In the ‘80s, we ran single-threaded Analytics. That gave us some performance numbers that we didn’t quite like, so 20 years later we graduated to parallelism with multithreaded and multiprocess executions. We saw orders of magnitude of performance improvements by going parallel. That speed increase came at a cost: complexity of development. By following the principles of task-based development and by using a many-task computing framework, we could tame that complexity and be productive by focusing attention on our problems rather than the mechanics of multithreading and multiprocessing.
The organization of our code into tasks has its limits in terms of parallelization. One of the major limitations is the number of CPU cores, which as of this writing is in the hundreds for a single machine, not in the thousands or millions. The general-purpose graphics processing unit (GPU), with its thousands of cores, addresses this limitation. Alas, the complex synchronization of multiple threads of execution using CUDA consumes a great deal of development resources. This programming complexity implies that CUDA is not the ideal tool for the Data Scientist or the statistician.
Training and Inference
While we were searching for a simpler model than CUDA for Data Scientists, we realized that we could use DL to train a Deep Neural Network (DNN). That gave us reasonable approximations of our Analytics. Scoring with a DNN for this approximation, also called inference, gave us another order of magnitude of performance improvement for our Analytics. Deep Learning for numerical applications was born.
We didn’t worry about the time it took for training, because we didn’t need to perform it very often.
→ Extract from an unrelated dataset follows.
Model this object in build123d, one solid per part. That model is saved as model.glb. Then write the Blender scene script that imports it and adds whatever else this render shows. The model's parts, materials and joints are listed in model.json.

Once we had DL4NA, we realized that many use cases were applicable for this methodology. Consider the use of DL4NA for approving loans over the phone or using a website. Many regulations govern the approval of a loan. For example, approving loans must be fair. You don’t want to explain to regulators that you approved the loan for Jane, but not for Sue, when they have almost identical financial risk profiles. Another important consideration for banks is their overall risk management profile (across all loans held by the bank). By approving this loan, does the bank expose itself to a higher risk? For example, does the bank have too many loans in one geographic area? The risk profile must be calculated across an entire portfolio of loans, not just for one loan at a time. So, for a bank with thousands or even millions of loans, this process of calculating the risk profile takes minutes, if not hours. This is clearly not desirable when you’re waiting in your browser for an approval. This problem is solved by DL4NA: You train a DNN to approximate your decision of approving or denying a loan application in a couple of seconds or less. Clearly, DL4NA makes the decision on a loan application fast, but it will probably not satisfy a regulator, since DL doesn’t easily give out its secrets. To meet regulatory requirements, the bank can run through its entire risk profile once at the end of the day, not every time a new loan application is considered.
In the example above, we used GPUs to run the training and the inference. Other devices are available to perform the same tasks.
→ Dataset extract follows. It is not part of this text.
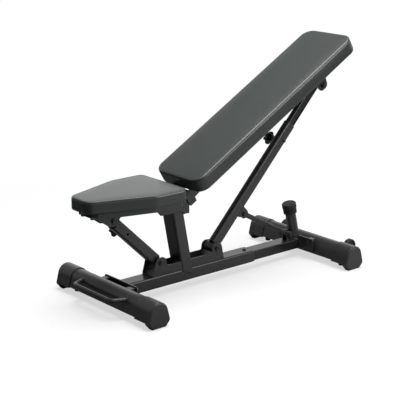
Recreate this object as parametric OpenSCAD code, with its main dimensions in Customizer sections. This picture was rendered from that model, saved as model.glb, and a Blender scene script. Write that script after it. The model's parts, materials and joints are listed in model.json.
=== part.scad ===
// Adjustable weight bench, in millimetres. X runs from the seat end to the head end, Z is up.
// The bench is drawn with x = 0 at the middle of the front base. bench() then moves it, so that
// the origin ends up under the middle of its overall length, on the floor.

/* [Bases] */
// Width of the front and rear base across their end caps
base_width = 576; // [480:2:680]
// Distance from the front base to the rear base
base_spacing = 977; // [940:1:1010]
// Half the width of a base tube at its lower edge
base_half = 44.5; // [40:0.5:50]
// Height of the lower edge of a base tube
base_low = 28; // [24:1:32]
// Height of the top of a base tube
base_top = 91; // [88:1:96]
// Radius of the domed top of a base tube
base_dome = 36; // [32:1:38]
// Wall of a base tube
base_wall = 2.5; // [1.5:0.5:4]
// Wall of the plastic end caps
cap_wall = 3.5; // [2:0.5:5]
// Length of an end cap along the base
cap_length = 86; // [60:1:100]
// Length of the part of an end cap that stands on the floor
cap_stand = 22; // [15:1:30]
// Half the width of an end cap on the floor
cap_stand_half = 30; // [24:1:36]
// Height of the widest line of the part that stands on the floor
cap_stand_wide = 21; // [16:1:24]
// Bevel round the outer face of an end cap
cap_bevel = 5; // [2:1:8]
// Radius of the round rubber feet
foot_r = 11; // [8:1:14]
// Distance of a foot from the end of the base
foot_inset = 74; // [60:1:74]

/* [Carry handle] */
// Radius of the bent rod
handle_rod = 8; // [6:0.5:9]
// Half the distance between the two ends of the handle
handle_half = 134; // [110:1:160]
// Half the length of the gripped bar, up to its bends
handle_grip_half = 114; // [90:1:125]
// How far the gripped bar stands in front of the middle of the base
handle_out = 82; // [76:1:100]
// Height of the handle
handle_z = 71; // [64:1:74]
// Bend radius at the middle of the rod
handle_bend = 26; // [16:1:32]

/* [Beams] */
// Width of the main beam
beam_width = 66; // [60:1:72]
// Height of the main beam
beam_height = 47; // [44:1:50]
// Height of the top face of the main beam
beam_top = 79.5; // [78:0.5:82]
// Wall of the main beam
beam_wall = 2.5; // [2:0.5:3]
// Outer corner radius of the main beam
beam_corner = 6; // [4:0.5:8]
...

This marriage of CPUs and other devices is called a Hybrid Architecture. We believe that this is the way computers will be built in the future. This means that if you want to deploy your Analytics so that they run as fast as possible, you must embrace Hybrid Architectures.
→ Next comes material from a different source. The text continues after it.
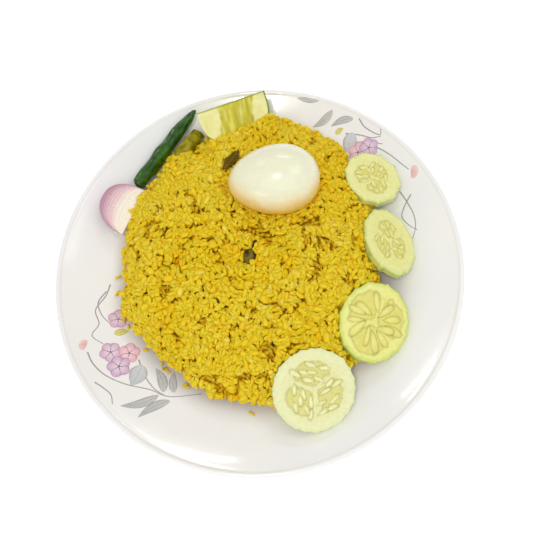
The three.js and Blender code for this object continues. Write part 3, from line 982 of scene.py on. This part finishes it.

The good news is that with DL4NA, you are well-armed to deploy your Analytics on Hybrid Architectures.
We should point out that even though this post has emphasized the great performance gains with Hybrid Architectures, you can also benefit from a wider platform to deploy your Analytics. With DL4NA, you can deploy any Analytics program that you can approximate using a DNN to any of those devices. In particular, you could run an approximation of a SAS, MATLAB, Octave or a Python program in an IoT device, thereby pushing your Analytics to the edge of your network.